### GOAL
Restate the records in their entirety, word for word.

### EXTRACTED RECORDS

———

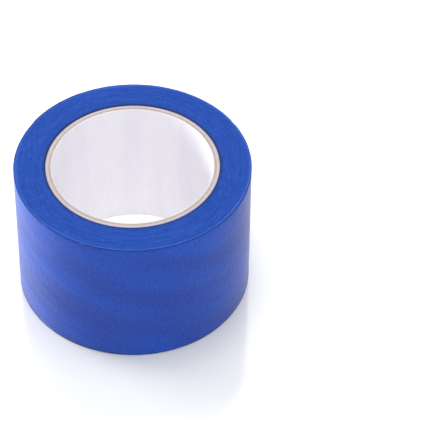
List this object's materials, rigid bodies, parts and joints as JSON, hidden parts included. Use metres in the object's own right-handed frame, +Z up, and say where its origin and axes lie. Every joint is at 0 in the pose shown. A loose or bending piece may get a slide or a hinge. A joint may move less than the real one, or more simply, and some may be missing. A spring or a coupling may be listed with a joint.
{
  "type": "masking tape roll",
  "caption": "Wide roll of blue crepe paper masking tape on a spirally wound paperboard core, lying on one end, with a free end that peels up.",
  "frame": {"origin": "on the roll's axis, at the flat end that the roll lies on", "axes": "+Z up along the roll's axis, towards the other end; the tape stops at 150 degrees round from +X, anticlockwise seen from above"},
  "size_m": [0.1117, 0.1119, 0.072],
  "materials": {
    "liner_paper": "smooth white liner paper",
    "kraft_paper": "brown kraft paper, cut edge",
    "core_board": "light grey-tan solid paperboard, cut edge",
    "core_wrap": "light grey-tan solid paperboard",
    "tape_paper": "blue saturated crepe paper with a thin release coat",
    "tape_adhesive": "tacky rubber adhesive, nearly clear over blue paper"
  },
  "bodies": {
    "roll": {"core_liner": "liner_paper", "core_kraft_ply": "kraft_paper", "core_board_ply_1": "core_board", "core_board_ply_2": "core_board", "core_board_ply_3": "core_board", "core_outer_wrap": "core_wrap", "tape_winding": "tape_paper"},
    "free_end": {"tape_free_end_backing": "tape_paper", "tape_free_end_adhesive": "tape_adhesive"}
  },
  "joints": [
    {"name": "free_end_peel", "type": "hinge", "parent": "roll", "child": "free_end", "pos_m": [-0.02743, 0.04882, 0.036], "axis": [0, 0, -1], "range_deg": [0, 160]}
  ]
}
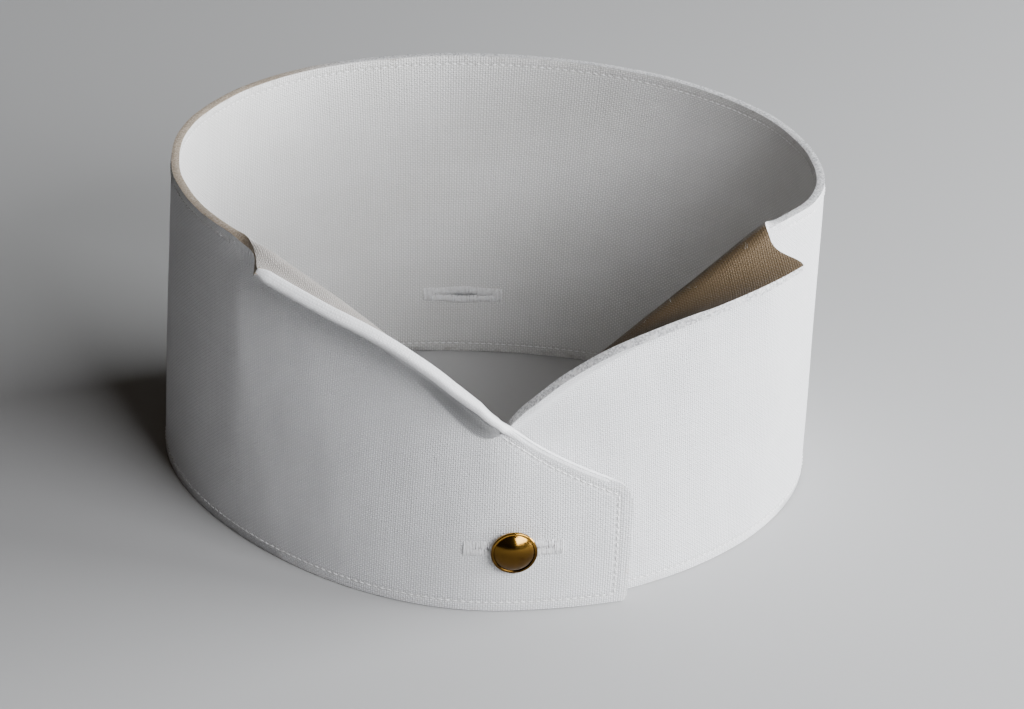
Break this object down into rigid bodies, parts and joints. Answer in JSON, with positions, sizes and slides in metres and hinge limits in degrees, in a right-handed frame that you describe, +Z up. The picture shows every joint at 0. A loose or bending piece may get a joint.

———

### THE OUTPUT
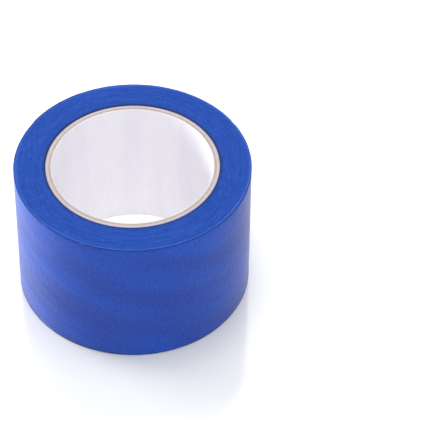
List this object's materials, rigid bodies, parts and joints as JSON, hidden parts included. Use metres in the object's own right-handed frame, +Z up, and say where its origin and axes lie. Every joint is at 0 in the pose shown. A loose or bending piece may get a slide or a hinge. A joint may move less than the real one, or more simply, and some may be missing. A spring or a coupling may be listed with a joint.
{
  "type": "masking tape roll",
  "caption": "Wide roll of blue crepe paper masking tape on a spirally wound paperboard core, lying on one end, with a free end that peels up.",
  "frame": {"origin": "on the roll's axis, at the flat end that the roll lies on", "axes": "+Z up along the roll's axis, towards the other end; the tape stops at 150 degrees round from +X, anticlockwise seen from above"},
  "size_m": [0.1117, 0.1119, 0.072],
  "materials": {
    "liner_paper": "smooth white liner paper",
    "kraft_paper": "brown kraft paper, cut edge",
    "core_board": "light grey-tan solid paperboard, cut edge",
    "core_wrap": "light grey-tan solid paperboard",
    "tape_paper": "blue saturated crepe paper with a thin release coat",
    "tape_adhesive": "tacky rubber adhesive, nearly clear over blue paper"
  },
  "bodies": {
    "roll": {"core_liner": "liner_paper", "core_kraft_ply": "kraft_paper", "core_board_ply_1": "core_board", "core_board_ply_2": "core_board", "core_board_ply_3": "core_board", "core_outer_wrap": "core_wrap", "tape_winding": "tape_paper"},
    "free_end": {"tape_free_end_backing": "tape_paper", "tape_free_end_adhesive": "tape_adhesive"}
  },
  "joints": [
    {"name": "free_end_peel", "type": "hinge", "parent": "roll", "child": "free_end", "pos_m": [-0.02743, 0.04882, 0.036], "axis": [0, 0, -1], "range_deg": [0, 160]}
  ]
}
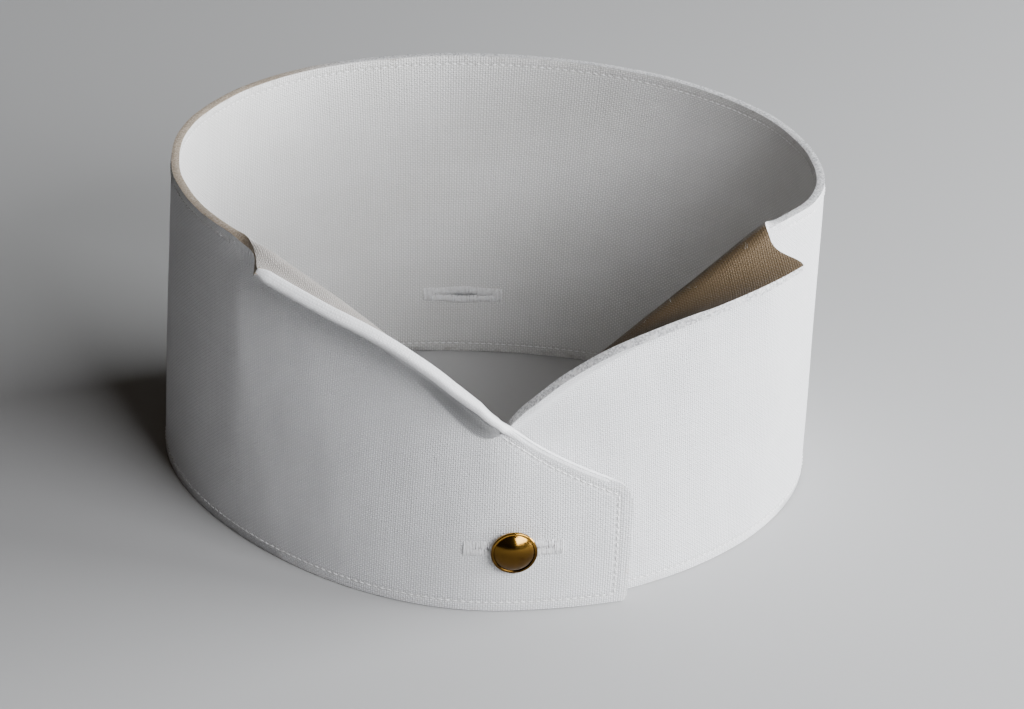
Break this object down into rigid bodies, parts and joints. Answer in JSON, with positions, sizes and slides in metres and hinge limits in degrees, in a right-handed frame that you describe, +Z up. The picture shows every joint at 0. A loose or bending piece may get a joint.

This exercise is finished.